The regulations offer token acknowledgment of the importance of press freedoms in a democratic society. They state that “constructive criticism is encouraged” and stipulate that administrators cannot censor material merely because it is “personally offensive.” But the criteria for judging what material is inappropriate include vague, catchall provisions banning articles that lack “clear expression” and “responsible research” or that are “deemed to be harmful to impressionable students.” School officials will have no trouble justifying censorship decisions under these broad guidelines.

It is possible the Board of Education considers the new policy an improvement over the status quo — and, to be fair, the regulations do include a procedure under which student editors can appeal a disputed censorship call all the way to the superintendent and the school board. That’s certainly better than the unregulated, arbitrary censorship to which we were subjected during our time as editors of North’s Knightly News. But ultimately the new policy weakens school newspapers. Instead of creating an open and professional environment in which student reporters can learn their craft, the new regulations formalize administrative censorship. The appeal process hands oversight of the paper to a series of officials who have no business reviewing it before publication. If student newspapers were not subjected to censorship, there would be no need for an appeal process.

In the 1988 Hazelwood v. Kuhlmeier decision, the U.S. Supreme Court granted school administrators the right to censor material in student publications. But schools are not required to censor student publications; the law merely allows them to do so. The Hazelwood decision gives WW-P administrators a choice: either to fulfill the promises outlined in the High School Program of Studies and teach students that newspapers are “indispensable to continuing freedom and responsible citizenship,” or to beat back student reporters with vague warnings against “disruption” to the school environment. By adopting the new policy, the board has chosen to reject its educational obligations and instead embrace a censorship regime that breeds intolerance and fear.

The new policy lays out a profoundly misguided vision of what student publications should achieve. It calls for all student publications to “foster a wholesome school spirit” and “promote and encourage other school sponsored activities.” The central tenets of strong, independent journalism — holding authority figures accountable, keeping the student community informed, checking the power of political institutions — go entirely unmentioned. The district is completely within its rights to create a school-sponsored publication with a mission to get students excited about the homecoming pep rally. It just can’t call that publication a newspaper.

WW-P’s student press has an especially important role to play over the next few months, as the district continues to navigate a period of serious upheaval. There is widespread confusion over controversial changes to the weighting of cumulative exams and to the format of fourth- and fifth-grade math instruction. Student journalists can help clarify widespread misconceptions about the changes and document the racially divisive debate over student stress that has rocked WW-P for the past couple of months.

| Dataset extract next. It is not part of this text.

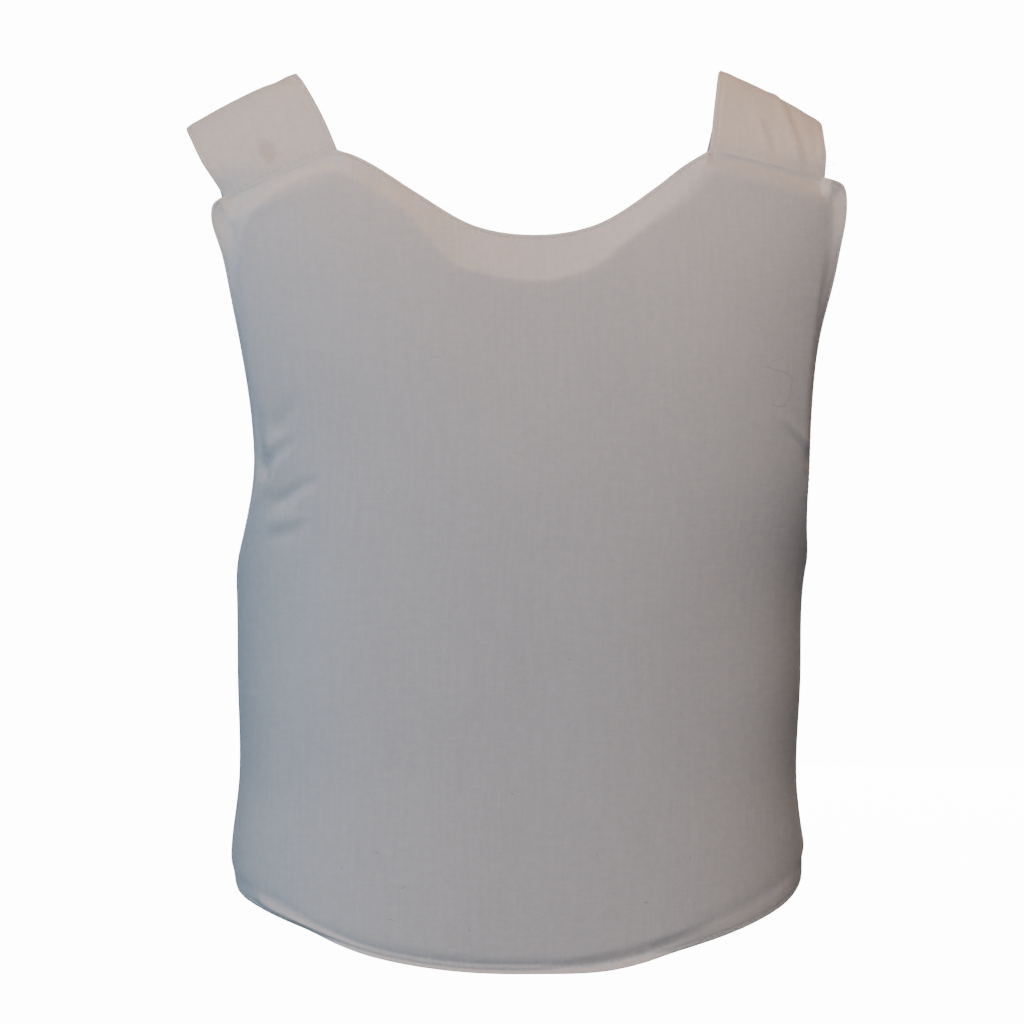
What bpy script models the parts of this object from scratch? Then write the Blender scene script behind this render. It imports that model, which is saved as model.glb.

But instead of fostering continued discussion, the new policy changes appear calculated to suppress student contributions to the ongoing debates. The regulations explicitly stipulate that student publications cannot endorse school board candidates or comment on any matter at issue in a school election. This rule is presumably designed to protect WW-P from lawsuits alleging district-sponsored interference in school elections, and in past years, it might have been unfair to assume that such a rule was in any way politically motivated. But given the timing of these changes, it seems at least possible that the prohibition against endorsements also represents an embarrassing and cowardly attempt to stifle the kind of student-driven political uprising that recently jeopardized board Vice President Michele Kaish’s reelection.

The district would be well advised to launch comprehensive reforms of the high school journalism program. It should take steps to lessen the conflicts of interest inherent in the phrase “school-sponsored publication” by appointing individuals with professional reporting experience to work for the two high schools solely as newspaper advisors. It should protect the newspaper staff from administrative interference and prohibit school officials from deliberately intimidating student journalists. And it should make it easier to join the school newspaper, so that participation is not limited to those few highly motivated students whose class schedules are flexible enough to accommodate the journalism elective.

The policy changes announced last month will do nothing to advance those goals. On the contrary, the regulations seem designed to further entrench an anti-educational censorship regime that will stifle student voices during a moment of profound reckoning for the district.

David Yaffe-Bellany, a freshman at Yale University, is the former editor-in-chief of the Knightly News. Liam Knox, a freshman at Tufts University, is the former opinion editor. Both are 2015 alumni of High School North.